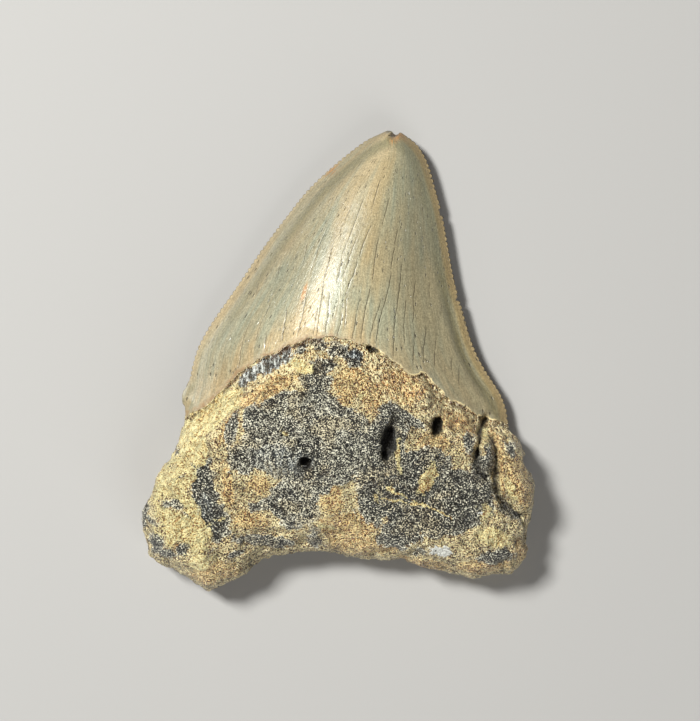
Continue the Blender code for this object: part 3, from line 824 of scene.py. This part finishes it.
class Shading:
    """A material's nodes, made by short calls."""

    def __init__(self, name):
        self.material = bpy.data.materials.new(name)
        self.material.use_nodes = True
        self.tree = self.material.node_tree
        self.shader = self.tree.nodes["Principled BSDF"]

    def node(self, kind, inputs=(), **settings):
        made = self.tree.nodes.new(kind)
        for key, value in settings.items():
            setattr(made, key, value)
        for socket, value in dict(inputs).items():
            self.put(made.inputs[socket], value)
        return made

    def put(self, socket, value):
        if isinstance(value, bpy.types.NodeSocket):
            self.tree.links.new(value, socket)
        else:
            socket.default_value = value

    def attribute(self, name, output="Fac"):
        return self.node("ShaderNodeAttribute", attribute_name=name).outputs[output]

    def stretched(self, vector, scale):
        return self.node("ShaderNodeVectorMath", {0: vector, 1: scale}, operation="MULTIPLY").outputs[0]

    def grain(self, vector, scale, detail=2.0, roughness=0.55):
        inputs = {"Vector": vector, "Scale": scale, "Detail": detail, "Roughness": roughness}
        return self.node("ShaderNodeTexNoise", inputs).outputs["Fac"]

    def cells(self, vector, scale):
        return self.node("ShaderNodeTexVoronoi", {"Vector": vector, "Scale": scale}).outputs["Distance"]

    def math(self, operation, value, *others):
        """The values joined by the operation, from left to right."""
        for other in others:
            value = self.node("ShaderNodeMath", {0: value, 1: other}, operation=operation).outputs[0]
        return value

    def times(self, *values):
        return self.math("MULTIPLY", *values)

    def plus(self, *values):
        return self.math("ADD", *values)

    def minus(self, *values):
        return self.math("SUBTRACT", *values)

    def linear(self, value, low, high, to_low=0.0, to_high=1.0, kind="LINEAR"):
        """The value's range from low to high, turned into another one."""
        inputs = {"Value": value, "From Min": low, "From Max": high, "To Min": to_low, "To Max": to_high}
        return self.node("ShaderNodeMapRange", inputs, interpolation_type=kind).outputs[0]

    def step(self, *ranges):
        """The same with soft ends."""
        return self.linear(*ranges, kind="SMOOTHSTEP")

    def mix(self, share, a, b, blend="MIX"):
        """A colour between two others."""
        made = self.node("ShaderNodeMix", {0: share, 6: a, 7: b}, data_type="RGBA", blend_type=blend)
        return made.outputs[2]

    def blend(self, share, a, b):
        """A number between two others."""
        return self.node("ShaderNodeMix", {0: share, 2: a, 3: b}).outputs[0]

    def ramp(self, value, *stops):
        """A colour for each value, between the stops' places and colours."""
        made = self.node("ShaderNodeValToRGB", {0: value})
        elements = made.color_ramp.elements
        while len(elements) < len(stops):
            elements.new(0.5)
        for element, (place, colour) in zip(elements, stops):
            element.position = place
            element.color = colour
        return made.outputs[0]

    def darkened(self, colour, shade):
        grey = self.node("ShaderNodeCombineColor", {0: shade, 1: shade, 2: shade}).outputs[0]
        return self.mix(1.0, colour, grey, "MULTIPLY")

    def patch(self, name, *breaks, soft=0.08):
        """A stain's share, its edge broken up by noises, each with how far it reaches."""
        broken = self.attribute(name)
        for value, reach in breaks:
            broken = self.plus(broken, self.linear(value, 0.0, 1.0, -reach, reach))
        return self.step(broken, 0.5 - soft, 0.5 + soft)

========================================

**Direction:**
Everything from the first line above up to and including the line that contains "material's nodes, made" should be printed exactly; please print only that.

**Exercise output:**
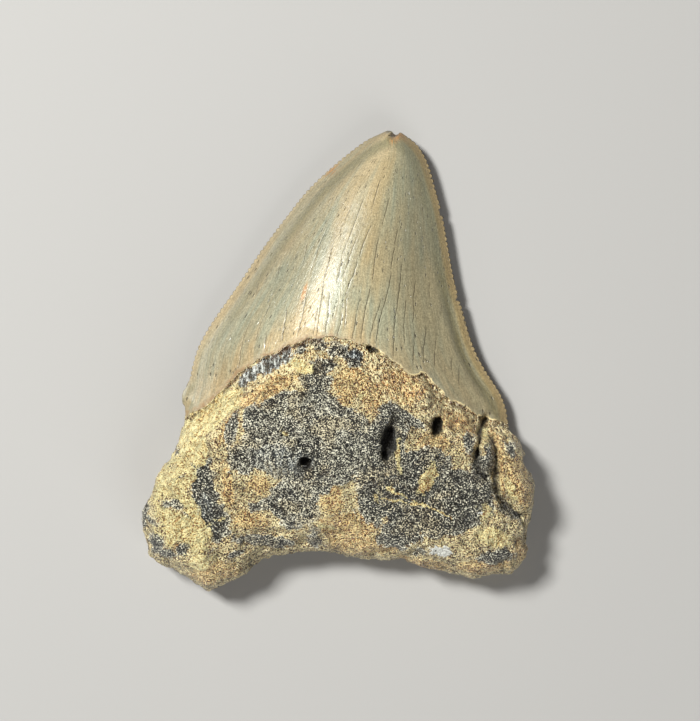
Continue the Blender code for this object: part 3, from line 824 of scene.py. This part finishes it.
class Shading:
    """A material's nodes, made by short calls."""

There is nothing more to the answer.